Six mois après avoir annoncé une enveloppe de 130 millions de dollars pour accompagner les entreprises dans le virage numérique, le gouvernement du Québec accorde 52 millions de cette enveloppe à six partenaires, tant dans la construction, l’hôtellerie, le commerce de détail que la recherche universitaire, pour aider des PME dans leur transformation.

La somme restante de 78 millions sera engagée lorsque d’autres partenaires sérieux auront été trouvés, selon le ministre de l’Économie, Pierre Fitzgibbon. « La transformation numérique est un enjeu important et on espère qu’entre 12 000 et 15 000 entreprises pourront en bénéficier, mais ce n’est pas une course. Il faut être prudent et dénicher des partenaires avec lesquels faire le maillage et c’est là, le principal défi. »

Pour le ministre, cette étape de diagnostic et de recommandation n’est pas le seul chantier sur lequel il faut miser pour accélérer la transformation numérique. La formation de main-d’œuvre qualifiée et l’application de la recherche doivent aussi faire partie de la solution.

Le Québec performe du côté de la recherche, mais il doit faire mieux en ce qui concerne le développement. Il faut faire le pont entre la recherche et les entreprises.

Pierre Fitzgibbon, ministre de l’Économie

Sans forcer les établissements d’enseignement à rendre obligatoires les stages en entreprise, Pierre Fitzgibbon croit qu’il faut plus que jamais encourager ce genre d’initiatives. « Nos jeunes doivent comprendre ce qui se passe dans les entreprises. »

La Fédération canadienne de l’entreprise indépendante (FCEI) salue l’initiative du gouvernement et croit qu’elle répond à un véritable besoin. « On note un manque de connaissances de la part de nombreuses PME du secteur des services. Elles affirment qu’elles ne savent pas comment intégrer le commerce en ligne à leur modèle d’affaires », explique Francis Bérubé, analyste principal des politiques pour la FCEI.

Pour la FCEI, il s’agit d’une première étape, mais il reste à voir combien d’entreprises vont être réellement touchées par ce programme. « Le problème est que souvent, les PME ne sont pas au courant.
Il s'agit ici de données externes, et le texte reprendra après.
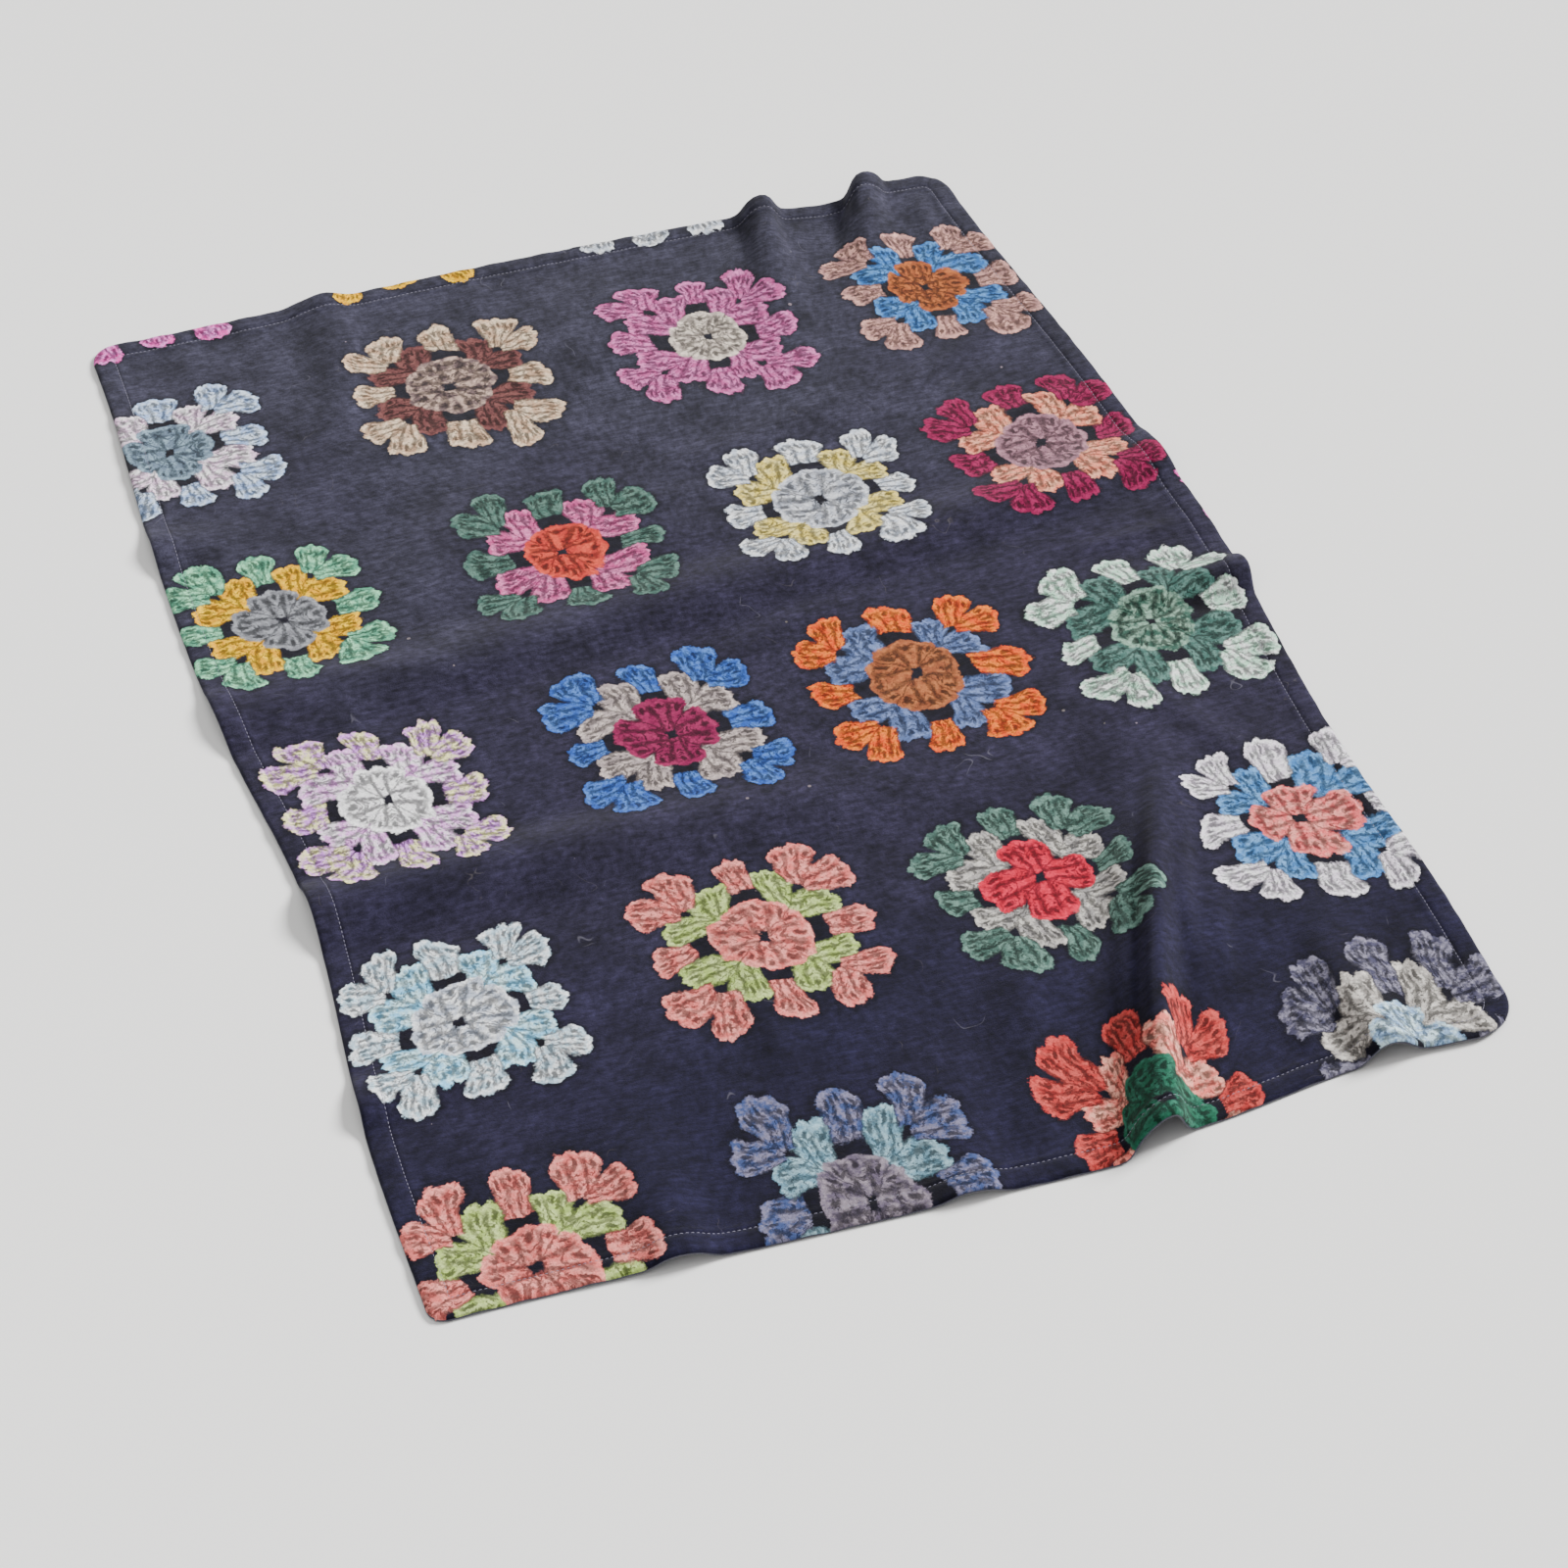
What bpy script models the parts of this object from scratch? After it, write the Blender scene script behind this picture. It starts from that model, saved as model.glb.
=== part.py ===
"""A fleece throw blanket, laid out loosely by hand on a flat surface.

The throw is one sheet with its four edges turned over once and sewn. It starts as a flat
grid of the cut size. Each grid point is rounded in at the corners, dragged a little in the
plane, and lifted by the soft folds that run through the cloth. Where nothing lifts it, the
underside lies flat at height zero, and the sheet gets its thickness upwards from there.

Units are metres, +Z is up, and +Y points from the near hem to the head hem. The origin is
on the surface, under the middle of the throw.
"""

import math
from collections import namedtuple

import bpy

# The finished sheet
WIDTH = 1.00
LENGTH = 1.40
CLOTH_THICKNESS = 0.0027
HEM_THICKNESS = 0.0044
HEM_WIDTH = 0.024

# Corner radii, as turned and sewn
NEAR_LEFT_RADIUS = 0.016
NEAR_RIGHT_RADIUS = 0.048
FAR_RADIUS = 0.030

# Grid cells across the sheet, left of the main fold, over it and right of it. Each hem has
# one more. BAND_LEFT and BAND_RIGHT bound the cells over the fold where it crosses BAND_Y.
CELLS_LEFT = 23
CELLS_OVER = 10
CELLS_RIGHT = 7
BAND_LEFT = 0.170
BAND_RIGHT = 0.325
BAND_Y = -0.46

CELLS_ACROSS = CELLS_LEFT + CELLS_OVER + CELLS_RIGHT + 2

# Grid cells along the sheet, with one for each hem
CELLS_ALONG = 56

# How far past a fold its pull on the cloth around it dies away
PULL_REACH = 0.16

# A billow under this height settles smoothly onto the surface
BILLOW_SETTLE = 0.0015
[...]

Il doit y avoir un gros travail de communication à faire sur le terrain pour faire connaître cette Offensive de transformation numérique (OTN) », affirme l’analyste.

Une annonce qui a ses limites

Le ministre Fitzgibbon est catégorique, il n’est pas question pour le gouvernement de payer pour l’implantation de systèmes de transformation numérique. La seule aide qui est apportée est sous la forme de prêt. Pour la FCEI, il s’agit là d’un enjeu important pour l’adoption du commerce en ligne, car les coûts d’élaboration d’une plateforme de vente en ligne et de traitement des paiements dissuadent un certain nombre d’entreprises de se lancer. « Le gouvernement pourrait collaborer avec les plateformes de commerce en ligne pour réduire leur coût d’exploitation afin que les PME puissent faire des ventes en ligne plus facilement et à moindre coût », suggère Francis Bérubé.

Une concurrence déloyale

Pour la FCEI, le besoin de diagnostic est présent plus que jamais, mais l’argent qui y est investi n’efface en rien l’iniquité fiscale qui existe entre les géants de l’internet et les PME québécoises. D’ailleurs, 88 % des propriétaires de PME disent que la position dominante des géants du commerce en ligne, comme Amazon, menace les petites entreprises canadiennes. Aussi, selon un sondage de la FCEI, huit propriétaires de PME sur dix pensent que les achats en ligne effectués auprès d’entreprises étrangères devraient toujours recevoir le même traitement fiscal que les achats faits dans des entreprises canadiennes. « Il faut s’attaquer à ce problème, et cela pourrait se faire au moyen de crédits d’impôt », propose Francis Bérubé.